The middlewares are maintained in Web3.middleware_onion. See below for the API.

When specifying middlewares in a list, or retrieving the list of middlewares, they will be returned in the order of outermost layer first and innermost layer last. In the above example, that means that w3.middleware_onion.middlewares would return the middlewares in the order of: [2, 1, 0].

See “Internals: Middlewares” for a deeper dive to how middlewares work.

Middleware Stack API

To add or remove items in different layers, use the following API:

Web3.middleware_onion.add(middleware, name=None)

Middleware will be added to the outermost layer. That means the new middleware will modify the request first, and the response last. You can optionally name it with any hashable object, typically a string.

>>> w3 = Web3(...)
>>> w3.middleware_onion.add(web3.middleware.pythonic_middleware)
# or
>>> w3.middleware_onion.add(web3.middleware.pythonic_middleware, 'pythonic')
Web3.middleware_onion.inject(middleware, name=None, layer=None)

Inject a named middleware to an arbitrary layer.

The current implementation only supports injection at the innermost or outermost layers. Note that injecting to the outermost layer is equivalent to calling Web3.middleware_onion.add() .

# Either of these will put the pythonic middleware at the innermost layer
>>> w3 = Web3(...)
>>> w3.middleware_onion.inject(web3.middleware.pythonic_middleware, layer=0)
# or
>>> w3.middleware_onion.inject(web3.middleware.pythonic_middleware, 'pythonic', layer=0)
Web3.middleware_onion.remove(middleware)

Middleware will be removed from whatever layer it was in. If you added the middleware with a name, use the name to remove it. If you added the middleware as an object, use the object again later to remove it:

>>> w3 = Web3(...)
>>> w3.middleware_onion.remove(web3.middleware.pythonic_middleware)
# or
>>> w3.middleware_onion.remove('pythonic')
Web3.middleware_onion.replace(old_middleware, new_middleware)

Middleware will be replaced from whatever layer it was in. If the middleware was named, it will continue to have the same name. If it was un-named, then you will now reference it with the new middleware object.

>>> from web3.middleware import pythonic_middleware, attrdict_middleware
>>> w3 = Web3(...)

>>> w3.middleware_onion.replace(pythonic_middleware, attrdict_middleware)
# this is now referenced by the new middleware object, so to remove it:
>>> w3.middleware_onion.remove(attrdict_middleware)

# or, if it was named

>>> w3.middleware_onion.replace('pythonic', attrdict_middleware)
# this is still referenced by the original name, so to remove it:
>>> w3.middleware_onion.remove('pythonic')
Web3.middleware_onion.clear()

Empty all the middlewares, including the default ones.

>>> w3 = Web3(...)
>>> w3.middleware_onion.clear()
>>> assert len(w3.middleware_onion) == 0
Web3.middleware_onion.middlewares

Return all the current middlewares for the Web3 instance in the appropriate order for importing into a new Web3 instance.

>>> w3_1 = Web3(...)
# add uniquely named middleware:
>>> w3_1.middleware_onion.add(web3.middleware.pythonic_middleware, 'test_middleware')
# export middlewares from first w3 instance
>>> middlewares = w3_1.middleware_onion.middlewares

# import into second instance
>>> w3_2 = Web3(..., middlewares=middlewares)
>>> assert w3_1.middleware_onion.middlewares == w3_2.middleware_onion.middlewares
>>> assert w3_2.middleware_onion.get('test_middleware')

Optional Middleware

Web3 ships with non-default middleware, for your custom use.
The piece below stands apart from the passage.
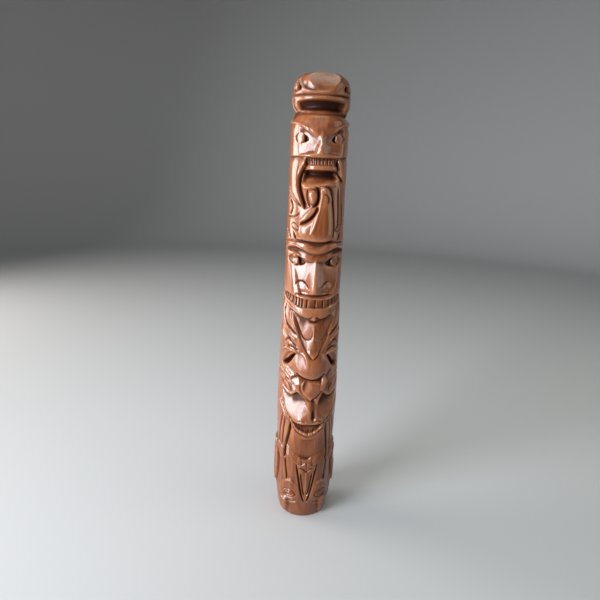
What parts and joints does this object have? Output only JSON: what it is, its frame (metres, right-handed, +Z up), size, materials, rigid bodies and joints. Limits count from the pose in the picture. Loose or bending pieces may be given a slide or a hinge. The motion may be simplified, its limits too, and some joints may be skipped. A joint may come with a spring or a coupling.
{
  "type": "totem pole",
  "caption": "Small carved wooden totem pole: stacked animal and human-like heads, a gripped fish, a long beak, folded wings and clawed feet on one round pole that stands upright.",
  "frame": {"origin": "middle of the flat underside, on the pole's axis", "axes": "+Z up the pole, -Y the way the carved figures face, +X to the figures' left hand"},
  "size_m": [0.0743, 0.0712, 0.5],
  "materials": {
    "varnished_wood": "gloss varnish over reddish-brown wood, darker in the cuts"
  },
  "bodies": {
    "root": {"totem_pole": "varnished_wood"}
  },
  "joints": []
}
In addition to the other ways of Configuring Middleware, you can specify a list of middleware when initializing Web3, with:

Web3(middlewares=[my_middleware1, my_middleware2])

Warning

This will replace the default middlewares. To keep the default functionality, either use middleware_onion.add() from above, or add the default middlewares to your list of new middlewares.

Below is a list of built-in middleware, which is not enabled by default.

Stalecheck

web3.middleware.make_stalecheck_middleware(allowable_delay)

This middleware checks how stale the blockchain is, and interrupts calls with a failure if the blockchain is too old.

  • allowable_delay is the length in seconds that the blockchain is allowed to be behind of time.time()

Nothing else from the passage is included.